Suffice it to say that most of the Southerners I know are enraged by what they see as sinister encroachments by Fulani herdsmen.
Suffice it to say that most of the Southerners and Northern Christians I know view all Fulanis with intense suspicion and are convinced that herdsmen use cattle-tending as a front for criminal activity and pursuing a political and economic domination agenda.
Fulani herdsmen are widely regarded as marauding killers, rapists, land-stealers who receive tacit support from a ruling Fulani elite that allegedly wants to ensure that they totally control Nigeria.
I feel so sad when I hear these stories because they don’t bode well for the Nigerian unity ideal that I have learned to embrace.
I am the daughter of an Igbo mother and a Niger Deltan father who was Odimegwu Ojukwu’s Biafran ambassador to London.
My parents passionately threw themselves into the Biafran camp because they decided, in the 1960s, that their people could never productively and peacefully co-exist with Northerners.
To my parents, Northern Muslims were the main “problem”, while Northern Christians – whom they regarded as “better-educated but oppressed” – were psychologically in thrall to their “Muslim masters”.
When Biafra lost the war in 1970, my exhausted parents decided to accept defeat and teach their children to become good Nigerians.
I was 10 years old in 1970 and have tried to be a good Nigerian ever since. I am now 61 years old and have quite a few Northern Muslim friends…some of whom have been far kinder to me than my own Niger Deltan and Igbo kinsfolk have been.

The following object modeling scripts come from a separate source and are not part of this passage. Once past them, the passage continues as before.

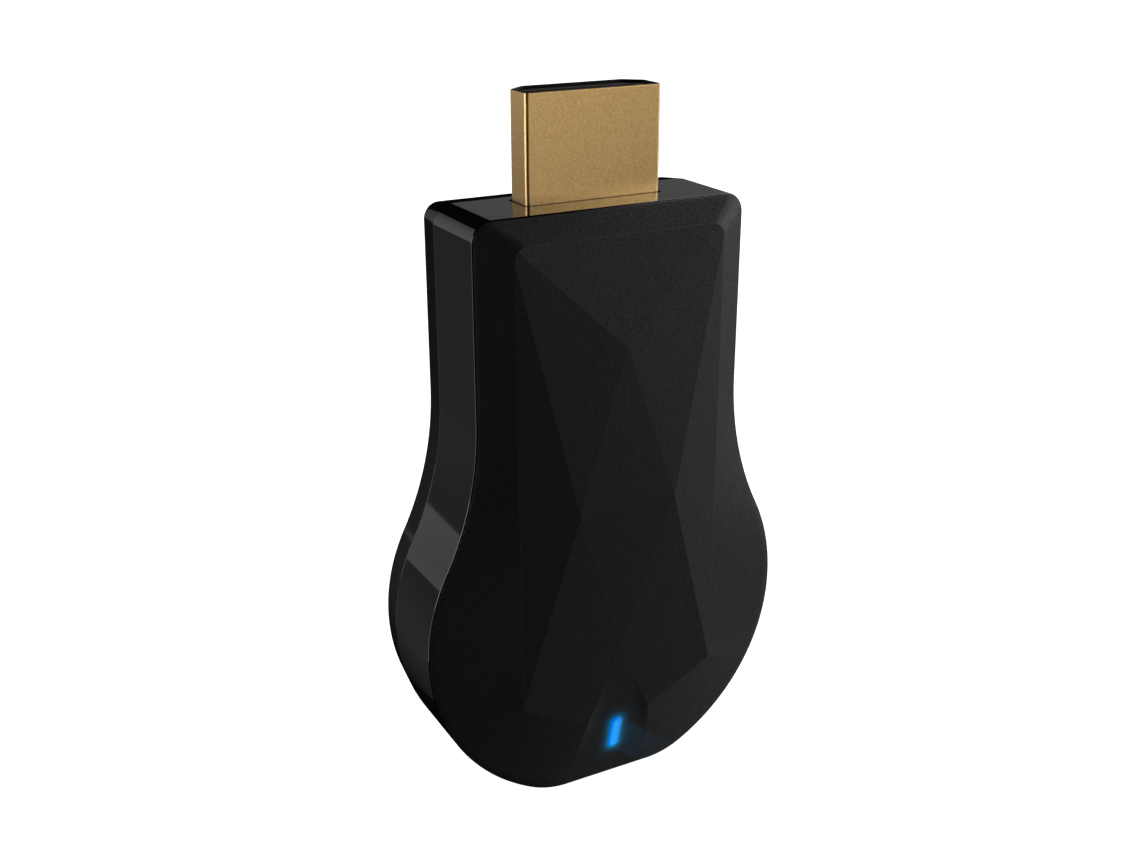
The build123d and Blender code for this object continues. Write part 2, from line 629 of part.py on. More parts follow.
# ---- button: slides along -X to press the switch ---------------------------------------
with BuildPart() as mode_button:
    with BuildSketch(Plane.YZ.offset(BULGE_ARC + BUTTON_PROUD)):
        with Locations((BUTTON_Y, BULGE_Z)):
            SlotOverall(*BUTTON_CAP, rotation=90)
    extrude(amount=FLANGE_X - BULGE_ARC - BUTTON_PROUD)
    fillet(mode_button.faces().sort_by(Axis.X)[-1].edges(), radius=RIM_RADIUS)
    with Locations((FLANGE_X, BUTTON_Y, BULGE_Z)):
        Box(*BUTTON_FLANGE, align=(Align.MAX, Align.CENTER, Align.CENTER))

PLUNGER_END_X = FLANGE_X - BUTTON_FLANGE[0]
SWITCH_FACE_X = SWITCH_X + SWITCH_BODY[0] / 2

with BuildPart() as switch_plunger:
    with Locations((PLUNGER_END_X, BUTTON_Y, BULGE_Z)):
        Box(*SWITCH_PLUNGER, align=(Align.MAX, Align.CENTER, Align.CENTER))

with BuildPart() as switch_body:
    with Locations((SWITCH_X, BOARD_FRONT, BULGE_Z)):
        Box(*SWITCH_BODY, align=FRONT_SEAT)
    with Locations((SWITCH_FACE_X, BUTTON_Y, BULGE_Z)):
        Box(SWITCH_POCKET, SWITCH_PLUNGER[1] + 2 * GAP, SWITCH_PLUNGER[2] + 2 * GAP,
            align=(Align.MAX, Align.CENTER, Align.CENTER), mode=Mode.SUBTRACT)

# ---- one file for each piece -----------------------------------------------------------
PIECES = {
    "front_cover": front_cover,
    "side_frame": side_frame,
    "back_cover": back_cover,
    "plug_shell": plug_shell,
    "plug_insulator": plug_insulator,
    "plug_contacts_front": plug_contacts_front,
    "plug_contacts_back": plug_contacts_back,
    "power_socket_shell": power_socket_shell,
    "power_socket_tongue": power_socket_tongue,
    "power_socket_contacts": power_socket_contacts,
    "circuit_board": circuit_board,
    "processor": processor,
    "thermal_pad": thermal_pad,
    "heat_spreader": heat_spreader,
    "memory_chip": memory_chip,
    "flash_chip": flash_chip,
    "radio_chip": radio_chip,
    "radio_shield": radio_shield,
    "antenna": antenna,
    "regulator": regulator,
    "inductors": inductors,
    "crystals": crystals,
    "capacitors": capacitors,
    "resistors": resistors,
    "status_led": status_led,
    "light_pipe": light_pipe,
    "mode_button": mode_button,
    "switch_plunger": switch_plunger,
    "switch_body": switch_body,
}

for name, piece in PIECES.items():
    piece.part.label = name
    export_step(piece.part, f"parts/{name}.step")
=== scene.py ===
# %% [markdown]
# # A plug-in streaming stick
# The real object is three plastic mouldings around a circuit board: a matte lid pressed into
# flat facets, a polished ring that is the side wall, and a polished back shell. A gold-plated
# video plug stands out of the top. The engineering model already holds every part at its real
# size, so this lesson only rebuilds the skins that are seen and gives each part its finish.

# %% Load the frame
import math
import bmesh
import bpy
import numpy as np
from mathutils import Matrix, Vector


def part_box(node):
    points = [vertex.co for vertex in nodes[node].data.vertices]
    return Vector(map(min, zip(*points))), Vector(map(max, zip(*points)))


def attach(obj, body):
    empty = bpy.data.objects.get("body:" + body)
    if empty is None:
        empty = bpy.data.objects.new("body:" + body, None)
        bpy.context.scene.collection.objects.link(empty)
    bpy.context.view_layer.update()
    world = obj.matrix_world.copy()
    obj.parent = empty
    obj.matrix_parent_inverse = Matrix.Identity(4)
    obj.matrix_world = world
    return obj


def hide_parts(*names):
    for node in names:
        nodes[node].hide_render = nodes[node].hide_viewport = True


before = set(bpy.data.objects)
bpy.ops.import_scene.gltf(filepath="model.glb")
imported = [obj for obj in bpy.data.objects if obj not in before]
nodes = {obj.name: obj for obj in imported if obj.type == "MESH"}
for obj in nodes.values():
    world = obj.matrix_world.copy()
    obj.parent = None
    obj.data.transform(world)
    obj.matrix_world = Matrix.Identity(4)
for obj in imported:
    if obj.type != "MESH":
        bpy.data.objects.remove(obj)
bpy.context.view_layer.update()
MM = 0.001
print("parts loaded:", len(nodes))

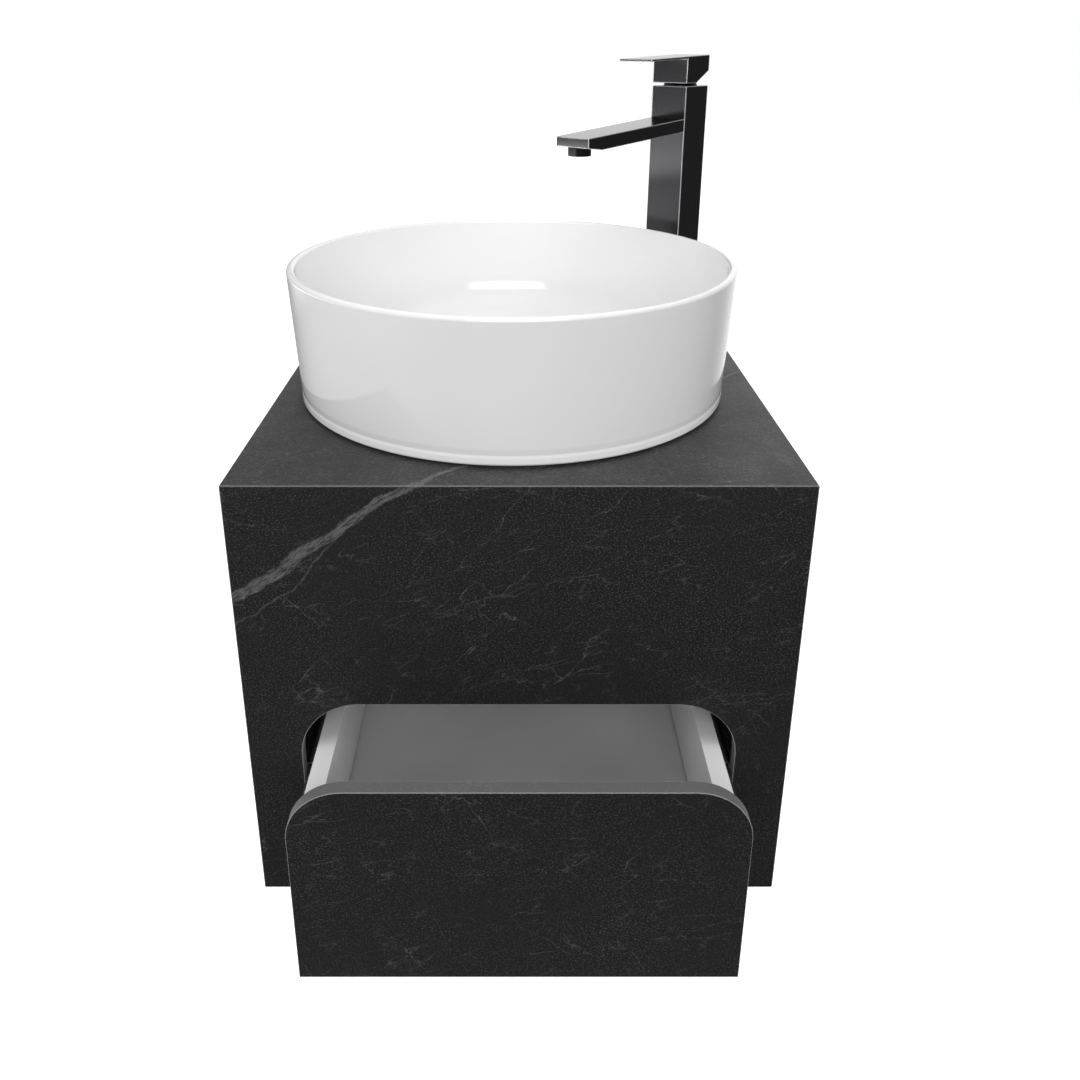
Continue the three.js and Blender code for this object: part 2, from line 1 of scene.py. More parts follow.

There is the super-sweet young Northern Muslim girl who works at the Nigerian Governors’ Forum who impulsively gave me the pretty earrings she was wearing because I said that the earrings were nice.
There is my dear, dear friend and brother, MM Ibrahim, a brilliant Kano-based doctor, lawyer and engineer, who showed up at my house with N2 million in cash when I was broke…thereby bailing me out of a financial crisis.
I was shocked because I had not asked him for a dime and did not expect any help from him because MM is an intellectual who isn’t mercantile by nature and has never been skilled at extracting big bucks from the Nigerian System.
MM was far from rich at the time. But someone had just paid him N5 million for some consultancy work that he had done; and he saw no reason why he shouldn’t share nearly half of his fee with me.
MM and the NGF girl are only two examples. I can name many others.
I once said in this column that friendship corrupts because if you have a corrupt friend, you are likely to turn a blind eye to the friend’s dodginess…and might even shield the friend from punishment, if the opportunity to shield him or her arises.
But friendship also tenderises the heart; and though I can never totally eliminate my Biafran and Niger Deltan activist streaks (I often get annoyed about the fact that folks who are not from oil-producing areas collect so many petrodollars), I am reluctant to develop a knee-jerk hostile attitude towards Fulanis en masse when so many jolly decent Fulanis have been such good friends to me.